Half-birthdays were cool a lot longer than marking the three-quarters point of a year. We carefully tabulated and casually dropped half-birthdays in conversation well into late-single, early double-digit ages. My group of friends stopped hailing the half-birthday around the time we all passed around dog-eared pages of Judy Blume’s Forever. Once we put it all together, so to speak, and figured out the approximate day of our own conception, it just seemed embarrassing to even mention birthdays, birthing, half-birthdays or the vaginas from whence we came.
Half birthdays are huge when you still count your age in months. 18 months is a different beast than 12 or 24 months. Milestones, precious moments, opportunities are measured in 3- and 6-month spans when one is still in diapers.
Saturday was my half-birthday. The Earth keeps spinning around the sun and I am still blissfully pinned down by gravity on this planet.

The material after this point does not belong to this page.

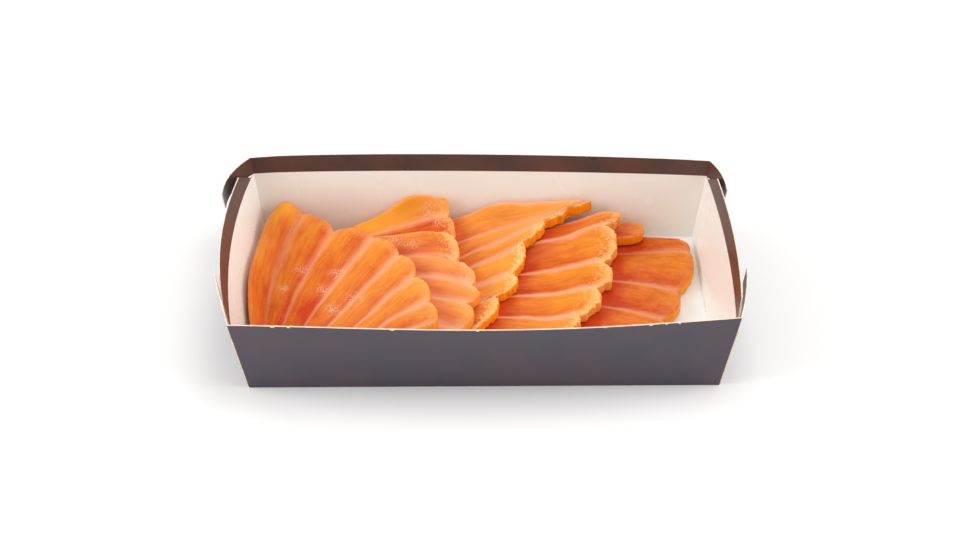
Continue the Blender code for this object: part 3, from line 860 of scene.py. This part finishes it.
fleshSettings = {
    "bright": linearColour(239, 157, 50),
    "flesh": linearColour(223, 115, 33),
    "deep": linearColour(200, 60, 8),
    "line": linearColour(241, 172, 134),
    "milk": linearColour(244, 168, 116),
    # pale tips, also a painted wet highlight along the top of the cut faces
    "fringe": linearColour(254, 208, 150),
    "fringeLow": linearColour(251, 174, 84),
    # painted glints on the wet spots
    "glint": linearColour(252, 184, 140),
    "cutLow": linearColour(250, 150, 24),
    "streakStretch": (44.0, 3.0, 1.0),     # fibres run with the flakes, on the UV map
    "bandStretch": (16.0, 1.6, 1.0),
    "fibreScale": 4.0,
    "cloudScale": 60.0,
    "crumbScale": 650.0,
    "grainScale": 1500.0,
    "glintScale": 1900.0,
    "wanderScale": 70.0,
    "lineWander": 0.13,                    # share of a flake over which its lines wander
    "lineHalf": (0.0004, 0.0014),          # half width of the pale lines, at the heel and at the tips
    "shadeUnderDepth": 0.48,                    # painted shade: the colour is deeper under the slices above
    "stepShade": (-0.12, 0.22),           # painted shade across each flake, deepest just before the next line
    "bandDepth": 0.12,
    "streakDepth": 0.08,
    "cloudDepth": 0.11,
    "fringeFull": 0.0008,
    "fringeReach": 0.0072,
    "fringePeak": 0.85,
    "cutStart": (0.14, 0.42),              # shares of the way down the rim
    "roughness": 0.44,
    "wetRoughness": -0.22,
    "fibreDepth": 0.00012,
    "beadDepth": 0.0006,
    "scatter": 0.4,
    "scatterRadius": (1.0, 0.3, 0.08),
    "scatterScale": 0.0025,
    "specular": 0.16,
    "coatRoughness": 0.12,
}

# values that the meshes of the slices carry for each point
fleshValues = ("flakeWidth", "tipGap", "tone", "fringe", "cutPale", "wet", "milk", "linePale", "shadeUnder",
               "downRim")


def fleshMaterial():
    s = fleshSettings
    material, tree, shader = newMaterial("rawSalmon")
    uv = addNode(tree, "ShaderNodeUVMap", -3000, 200, uv_map="flakes").outputs["UV"]
    place = addNode(tree, "ShaderNodeTexCoord", -3000, -300).outputs["Object"]
    spot = splitPlace(tree, uv, -2800, 300)
    width, tipGap, tone, fringe, cutPale, wet, milk, linePale, shadeUnder, downRim = (
        attributeValue(tree, name, -2800, 600 + 150 * k) for k, name in enumerate(fleshValues))

    # patterns: long fibres with the flakes, slow clouds, and a fine crumb
    streaky = stretched(tree, uv, s["streakStretch"], -2800, -100)
    banded = stretched(tree, uv, s["bandStretch"], -2800, -450)
    streak = noiseNode(tree, streaky, s["fibreScale"], 5.0, 0.6, -2600, -100)
    bands = noiseNode(tree, banded, s["fibreScale"], 3.0, 0.55, -2600, -450)
    cloud = noiseNode(tree, place, s["cloudScale"], 4.0, 0.55, -2600, -700)
    crumb = noiseNode(tree, place, s["crumbScale"], 3.0, 0.6, -2600, -950)
    grain = noiseNode(tree, place, s["grainScale"], 2.0, 0.5, -2600, -1200)
    glint = noiseNode(tree, place, s["glintScale"], 1.0, 0.5, -2600, -1400)
    wander = noiseNode(tree, place, s["wanderScale"], 3.0, 0.6, -2800, 100)

    # distance to the nearest line, in metres, along a slightly wandering grid of flakes
    wobble = mathNode(tree, "MULTIPLY_ADD", wander, s["lineWander"], -2600, 100, third=-s["lineWander"] / 2)
    across = mathNode(tree, "MULTIPLY_ADD", spot["X"], fanSettings["uvFlakes"], -2400, 200, third=wobble)
    part = mathNode(tree, "FRACT", across, None, -2200, 300)
    gap = mathNode(tree, "PINGPONG", across, 0.5, -2200, 100)
    lineGap = mathNode(tree, "MULTIPLY", gap, width, -2000, 100)
    half = rangeNode(tree, spot["Y"], 0.15, 1.0, *s["lineHalf"], -2000, 300)
    uneven = rangeNode(tree, streak, 0.3, 0.7, 0.7, 1.3, -2000, 500)
    half = mathNode(tree, "MULTIPLY", half, uneven, -1800, 300)
    nearLine = mathNode(tree, "DIVIDE", lineGap, half, -1800, 100)
    line = rangeNode(tree, nearLine, 0.0, 2.5, 1.0, 0.0, -1600, 100)
    grown = rangeNode(tree, spot["Y"], 0.0, 0.5, 0.5, 1.0, -1600, 300)
    line = mathNode(tree, "MULTIPLY", line, grown, -1400, 100)
    line = mathNode(tree, "MULTIPLY", line, linePale, -1200, 100)

    # depth of colour: deeper at the heel, painted shade just before each line and under the slices above,
    # broken up by the patterns
    stepShade = rangeNode(tree, part, 0.3, 0.97, *s["stepShade"], -1600, -100)
    depth = mathNode(tree, "ADD", stepShade, tone, -1400, -100)
    # painted shade under the slices above
    depth = mathNode(tree, "MULTIPLY_ADD", shadeUnder, s["shadeUnderDepth"], -1300, -100, third=depth)
    changes = ((bands, s["bandDepth"]), (streak, s["streakDepth"]), (cloud, s["cloudDepth"]))
    for k, (pattern, most) in enumerate(changes):
        change = rangeNode(tree, pattern, 0.3, 0.7, -most, most, -1600, -350 - 200 * k)
        depth = mathNode(tree, "ADD", depth, change, -1200 + 200 * k, -100)
    ramp = addNode(tree, "ShaderNodeValToRGB", -600, -100)
    tree.links.new(depth, ramp.inputs["Fac"])
    ramp.color_ramp.elements[0].color = s["bright"]
    ramp.color_ramp.elements[1].color = s["deep"]
    ramp.color_ramp.elements.new(0.5).color = s["flesh"]
    colour = mixColour(tree, milk, ramp.outputs["Color"], s["milk"], -450, 0)
    colour = mixColour(tree, line, colour, s["line"], -300, 0)

    # pale crumbly tips; along the top of the cut faces the same pale colour is also a painted wet highlight
    broken = rangeNode(tree, crumb, 0.35, 0.65, 1.7, 0.6, -1600, 700)
    reach = mathNode(tree, "MULTIPLY", tipGap, broken, -1400, 700)
    drawn = rangeNode(tree, streak, 0.3, 0.7, 1.3, 0.7, -1600, 900)
    reach = mathNode(tree, "MULTIPLY", reach, drawn, -1200, 700)
    paleTip = rangeNode(tree, reach, s["fringeFull"], s["fringeReach"], s["fringePeak"], 0.0, -1000, 700)
    paleTip = mathNode(tree, "MULTIPLY", paleTip, fringe, -800, 700)
    grainy = rangeNode(tree, grain, 0.36, 0.64, 0.0, 1.0, -2400, -1200)
    crumbs = mixColour(tree, grainy, s["fringeLow"], s["fringe"], -300, 300)
    colour = mixColour(tree, paleTip, colour, crumbs, -100, 0)

    # painted glints, a pale colour on the wet spots, and clear orange low on the cut faces
    wearAndGlintSpecks = rangeNode(tree, glint, 0.48, 0.62, 0.0, 0.9, -2400, -1400)
    wearAndGlintSpecks = mathNode(tree, "MULTIPLY", wearAndGlintSpecks, wet, -2200, -1400)
    colour = mixColour(tree, wearAndGlintSpecks, colour, s["glint"], 0, 100)
    raggedRim = mathNode(tree, "MULTIPLY_ADD", crumb, 0.3, -1000, 1050, third=downRim)
    lowFace = rangeNode(tree, raggedRim, *s["cutStart"], 0.0, 1.0, -800, 1100)
    cutClear = mathNode(tree, "SUBTRACT", 1.0, cutPale, -800, 950)
    cutGlow = mathNode(tree, "MULTIPLY", lowFace, cutClear, -500, 900)
    colour = mixColour(tree, cutGlow, colour, s["cutLow"], 100, 0)
    tree.links.new(colour, shader.inputs["Base Color"])

    rough = rangeNode(tree, cloud, 0.35, 0.65, s["roughness"] - 0.06, s["roughness"] + 0.08, -300, -300)
    rough = mathNode(tree, "MULTIPLY_ADD", wet, s["wetRoughness"], -100, -300, third=rough)
    tree.links.new(rough, shader.inputs["Roughness"])
    fibres = bumpNode(tree, streak, s["fibreDepth"], 0.5, -300, -600)
    beadShare = mathNode(tree, "ADD", wet, 0.12, -500, -900)
    beads = mathNode(tree, "MULTIPLY", crumb, beadShare, -300, -900)
    surface = bumpNode(tree, beads, s["beadDepth"], 0.7, -100, -600, fibres)
    tree.links.new(surface, shader.inputs["Normal"])
    coat = mathNode(tree, "MULTIPLY_ADD", wet, 0.9, -100, -450, third=0.04)
    tree.links.new(coat, shader.inputs["Coat Weight"])
    shader.inputs["Coat Roughness"].default_value = s["coatRoughness"]
    shader.inputs["Subsurface Weight"].default_value = s["scatter"]
    shader.inputs["Subsurface Radius"].default_value = s["scatterRadius"]
    shader.inputs["Subsurface Scale"].default_value = s["scatterScale"]
    shader.inputs["Specular IOR Level"].default_value = s["specular"]
    return material


flesh = fleshMaterial()
for number, (nodeName, spec) in enumerate(sliceSettings.items()):
    print("scene: slice", number + 1, "of", len(sliceSettings))
    fleshPiece = buildSlice(nodes[nodeName], spec, number * 13.7)
    fleshPiece.data.materials.append(flesh)
    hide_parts(nodeName)
    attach(fleshPiece, "root")


# floor, light and camera

studioSettings = {
    "floorSize": 4.0,
    "floorDrop": 0.00005,
    "floorColour": linearColour(250, 250, 250),
    "floorRoughness": 0.9,
    "skyColour": linearColour(255, 253, 250),
    "skyStrength": 0.56,
    "lightAim": (0, 0, 0.02),
    "lights": {                       # place, size, power
        "keyLight": ((-0.75, -0.12, 0.46), 0.5, 3.9),
        "fillLight": ((0.75, -0.05, 0.46), 0.5, 3.0),
        "topLight": ((0.15, -0.05, 0.95), 0.6, 2.4),
        "backLight": ((0.05, 0.62, 0.62), 0.2, 0.5),
    },
}

cameraSettings = {
    "lens": 63.75,                    # 1700 pixels on the 960 of the picture
    "sensor": 36.0,
    "nearest": 0.01,
    "pitch": 40.9515,                 # degrees down
    "yaw": 1.7703,
    "roll": 0.93817,
    "place": (-0.014948, -0.507074, 0.460215),
}


def addAreaLight(name, place, size, power):
    deselectAll()
    bpy.ops.object.light_add(type="AREA", location=place)
    lamp = bpy.context.active_object
    lamp.name = name
    lamp.data.size = size
    lamp.data.energy = power
    towards = Vector(studioSettings["lightAim"]) - Vector(place)
    lamp.rotation_euler = towards.to_track_quat("-Z", "Y").to_euler()


def buildStudio():
    s = studioSettings
    deselectAll()
    bpy.ops.mesh.primitive_plane_add(size=s["floorSize"], location=(0, 0, -s["floorDrop"]))
    floor = bpy.context.active_object
    floor.name = "paleFloor"
    material, _, shader = newMaterial("palePaper")
    shader.inputs["Base Color"].default_value = s["floorColour"]
    shader.inputs["Roughness"].default_value = s["floorRoughness"]
    floor.data.materials.append(material)
    world = bpy.data.worlds.new("softRoom")
    bpy.context.scene.world = world
    world.use_nodes = True
    sky = world.node_tree.nodes["Background"]
    sky.inputs["Color"].default_value = s["skyColour"]
    sky.inputs["Strength"].default_value = s["skyStrength"]
    for name, (place, size, power) in s["lights"].items():
        addAreaLight(name, place, size, power)


def buildCamera():
    s = cameraSettings
    deselectAll()
    bpy.ops.object.camera_add()
    camera = bpy.context.active_object
    camera.name = "photoCamera"
    camera.data.lens = s["lens"]
    camera.data.sensor_width = s["sensor"]
    camera.data.clip_start = s["nearest"]
    pitch, yaw, roll = (math.radians(s[key]) for key in ("pitch", "yaw", "roll"))
    turn = Matrix.Rotation(-yaw, 4, "Z") @ Matrix.Rotation(math.pi / 2 - pitch, 4, "X")
    camera.matrix_world = Matrix.Translation(s["place"]) @ turn @ Matrix.Rotation(roll, 4, "Z")
    bpy.context.scene.camera = camera
    # plain screen colours, as the picture has
    bpy.context.scene.view_settings.view_transform = "Standard"


print("scene: studio")
buildStudio()
buildCamera()
print("scene: done")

For the last few years, half-birthdays and birthdays were hard for me. I have felt restless, unguided, aimless, pointless, and old. Especially tough was coping with being a former wunderkind…one of the youngest in my class, graduating college at 20, youngest professional in my job…always ahead of the game. Suddenly, I entered new games: marriage, motherhood, theater, and I was behind. An older bride. A geriatric pregnancy. A positively Methuselah-eqsue amateur performer.
This one feels different. Maybe I’m just tired, maybe I’m just grateful, maybe I’m just eating way too many cupcake halves, but I no longer feel anywhere (or any time) other than now. I can’t make things go faster, I can’t slow things down. I will never be younger than I am, but I can be better, stronger, fast…ahh, nope. Not going there.
I feel expectant and eager, anticipating the hopefully large undefined void ahead. I’ve learned in the last 18 months – the Toddlerhood of my Second Life, if you will – to say yes to things that scare me and to say no to things that don’t bring me joy. I’m finding my voice, even if that voice only says “Yes” and “No” and “Thank you.”
Here’s to the second half of the trip around the sun, one I wish to be replete with milestones, precious moments, and opportunities.
(Incidentally, assuming a textbook pregnancy, I was conceived on Valentine’s Day. That rubs me the right way.)